§ DATA EXCERPT
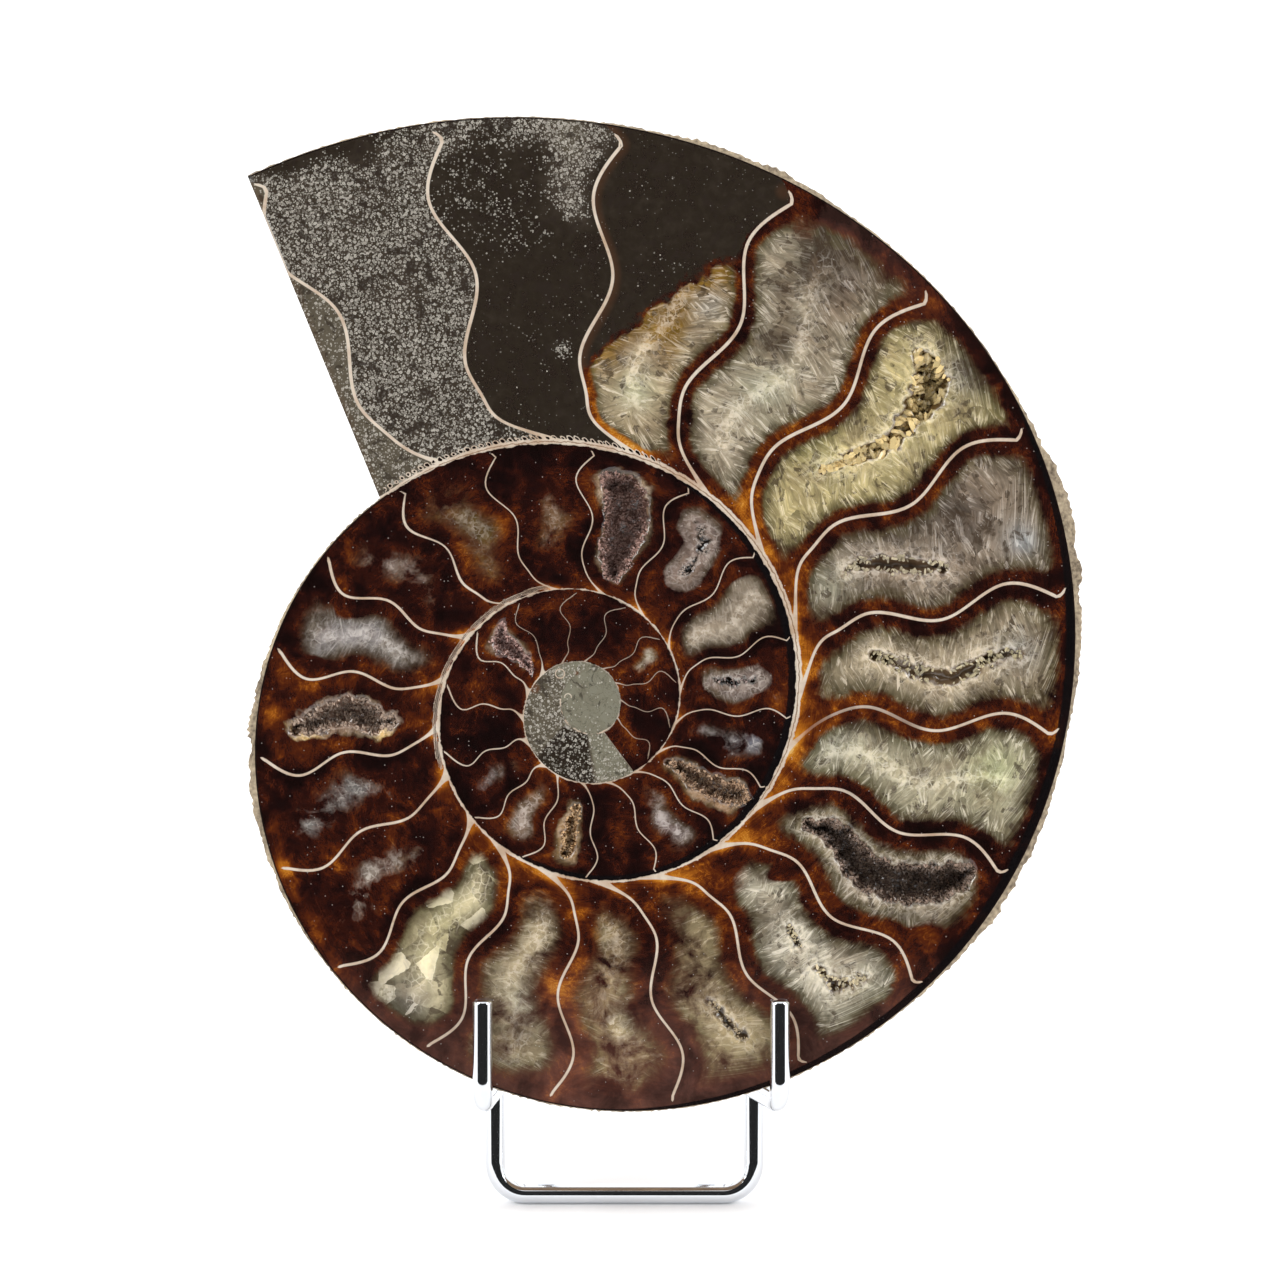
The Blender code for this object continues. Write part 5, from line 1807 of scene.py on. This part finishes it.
    def ring_edges(self, loop: list[bmesh.types.BMVert]) -> list[bmesh.types.BMEdge]:
        """The edges that join the points of one ring."""
        members = set(loop)
        return [e for e in {e for v in loop for e in v.link_edges} if all(v in members for v in e.verts)]

    def carry(self, points: list[Vector]) -> list[Vector]:
        """Carries points of the face, as right, depth and up, to the row frame."""
        rows = np.array([point[:] for point in points])
        return [Vector(row) for row in self.place.world(rows[:, 0], rows[:, 2], rows[:, 1])]

    def frame_route(self) -> list[Vector]:
        """The front frame's closed route."""
        place = self.place
        left, right = place.frame_middle - self.half_width, place.frame_middle + self.half_width
        low, high = place.frame_bottom, self.top
        ends = ((left, low), (right, low), (right, high), (left, high))
        return self.carry(self.route([Vector((x, place.frame_depth, z)) for x, z in ends], self.corner, True))

    def leg_route(self) -> list[Vector]:
        """The rear leg's route, hung from the frame's top bar."""
        place, half = self.place, self.leg_half_width
        lean, splay = place.lean, math.radians(self.leg_splay)
        offset = self.wire + self.weld_gap
        length = ((self.top - place.frame_bottom) * math.cos(lean) + offset * math.sin(splay)) / math.cos(splay)
        ends = ((-half, self.wire / 2), (-half, -length), (half, -length), (half, self.wire / 2))
        corners = [Vector((x, offset, z)) for x, z in ends]
        turned = Matrix.Rotation(lean + splay, 4, "X")
        pivot = Vector((place.frame_middle, place.frame_depth, self.top))
        return self.carry([pivot + turned @ point for point in self.route(corners, self.leg_corner, False)])

    def hook_route(self, root: float, tip: float) -> list[Vector]:
        """One hook's route: the arm out under the fossil, and the prong up in front of it."""
        back = self.place.frame_depth - self.wire / 2 - self.weld_gap
        front = -(self.wire / 2 + self.prong_gap)
        ends = ((root, back, self.hook_height), (tip, front, self.hook_height), (tip, front, self.prong_top))
        return self.carry(self.route([Vector(end) for end in ends], self.hook_bend, False))

    def build(self, finish: Material) -> None:
        """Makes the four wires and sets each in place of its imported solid."""
        wires = [("frame", self.frame_route(), True), ("rear_leg", self.leg_route(), False)]
        wires += [(f"hook_{side}", self.hook_route(root, tip), False) for side, root, tip in self.hooks]
        for name, points, closed in wires:
            dress(self.sweep(f"wire_{name}", points, closed, finish), f"stand_{name}")


@dataclass
class Studio:
    """Pale floor, soft light and the camera.

    Attributes:
        place: Where the face stands.
        target: Right and up on the face, in mm, where the camera looks.
        distance: The camera's distance from there, in mm.
        view_width: Width in mm of what it sees there.
        sensor: Width of its sensor in mm.
        card_distance: Radius of the dark card round the stand, in metres.
        card_sweep: Degrees that it runs round.
        card_rise: Degrees above the floor up to which it reaches.
        soft_lights: Name, place in metres, side in metres and power in watts of each soft light.
        aim: The point that they face.
        sky: Brightness of the white sky.
    """

    place: FaceFrame
    target: tuple[float, float] = (8.6, 9.65)
    distance: float = 550.0
    view_width: float = 192.0
    sensor: float = 36.0
    card_distance: float = 1.25
    card_sweep: float = 116.0
    card_rise: float = 52.0
    soft_lights: tuple[tuple[str, tuple[float, float, float], float, float], ...] = (
        ("left_softbox", (-1.1, -0.55, 0.9), 0.6, 9.0),
        ("right_softbox", (1.1, -0.5, 0.8), 0.6, 7.0),
    )
    aim: tuple[float, float, float] = (0, 0, 0.08)
    sky: float = 1.4

    def add(self, name: str, data: bpy.types.ID, spot: Vector) -> Piece:
        """Puts a light or a camera in the scene."""
        holder = bpy.data.objects.new(name, data)
        holder.location = spot
        bpy.context.scene.collection.objects.link(holder)
        return holder

    def floor(self) -> None:
        """A large white floor under the stand."""
        bm = bmesh.new()
        bmesh.ops.create_grid(bm, x_segments=1, y_segments=1, size=6.0)
        paper = Shade("white_paper_matt")
        white = linear("FFFFFF")
        paper.set(Base_Color=linear("FBFBFC"), Roughness=0.9, Emission_Color=white, Emission_Strength=0.1)
        to_piece(bm, "floor", [paper.material])

    def dark_card(self) -> None:
        """A dark curved card behind the camera, which the chrome and the polished face mirror."""
        bm = bmesh.new()
        bmesh.ops.create_grid(bm, x_segments=24, y_segments=1, size=0.5)
        reach = self.card_distance
        for vert in bm.verts:
            bearing = math.radians(self.card_sweep * vert.co.x)
            height = 0.04 if vert.co.y < 0 else 0.08 + reach * math.tan(math.radians(self.card_rise))
            vert.co = (reach * math.sin(bearing), -reach * math.cos(bearing), height)
        velvet = Shade("black_velvet_cloth")
        card = to_piece(bm, "dark_card", [velvet.set(Base_Color=linear("101010"), Roughness=1.0)])
        card.visible_camera = False

    def light(self, name: str, spot: tuple[float, float, float], size: float, power: float) -> None:
        """Adds a soft square light that faces the fossil."""
        lamp = bpy.data.lights.new(name, "AREA")
        lamp.size = size
        lamp.energy = power
        way = Vector(self.aim) - Vector(spot)
        self.add(name, lamp, Vector(spot)).rotation_euler = way.to_track_quat("-Z", "Y").to_euler()

    def camera(self) -> None:
        """A camera square to the polished face."""
        back = Vector(self.place.direction(np.array((0.0, 0.0, -1.0))))
        lens = bpy.data.cameras.new("camera")
        lens.sensor_width = self.sensor
        lens.lens = self.sensor * self.distance / self.view_width
        lens.clip_start, lens.clip_end = 0.01, 50.0
        holder = self.add("camera", lens, Vector(self.place.world(*self.target, 0.0)) + back * self.distance * MM)
        holder.rotation_mode = "QUATERNION"
        holder.rotation_quaternion = (-back).to_track_quat("-Z", "Y")
        bpy.context.scene.camera = holder

    def build(self) -> None:
        """Sets up floor, card, lights, sky and camera."""
        self.floor()
        self.dark_card()
        for row in self.soft_lights:
            self.light(*row)
        world = bpy.data.worlds.new("white_studio")
        world.use_nodes = True
        inputs = world.node_tree.nodes["Background"].inputs
        inputs["Color"].default_value = linear("FFFFFF")
        inputs["Strength"].default_value = self.sky
        scene = bpy.context.scene
        scene.world = world
        scene.view_settings.view_transform = "Standard"
        self.camera()


def main() -> None:
    """Builds the fossil, its crystals, the stand and the studio."""
    logging.basicConfig(level=logging.INFO, format="%(message)s")
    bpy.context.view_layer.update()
    place = FaceFrame()
    spiral = Spiral()
    finishes = [
        PolishedFace().build(),
        RoughRock("weathered_shell_rim", "5E5040", "BCAA8E").build(),
        RoughRock("fossil_shell_flank", "5A4030", "A88A66", 0.6).build(),
        RoughRock("sawn_mudstone", "3A362A", "7E7964", 0.6).build(),
    ]
    stone = Stone(place, spiral, Septa(), Flank(spiral), finishes)
    for number, bank in enumerate(stone.banks):
        dress(stone.build_bank(bank), "" if number else "fossil_half")
    dress(stone.build_core())
    for hollow in HOLLOWS:
        finish = Druse(hollow.name, hollow.crystal).build()
        dress(CrystalLining(place, hollow).build(finish), hollow.node)
    WireStand(place).build(ChromeWire().build())
    Studio(place).build()


if __name__ == "__main__":
    main()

§ WHAT IS NEEDED
Of the lines above, copy each that contains "context".

§ THE SOLUTION
        bpy.context.scene.collection.objects.link(holder)
        bpy.context.scene.camera = holder
        scene = bpy.context.scene
    bpy.context.view_layer.update()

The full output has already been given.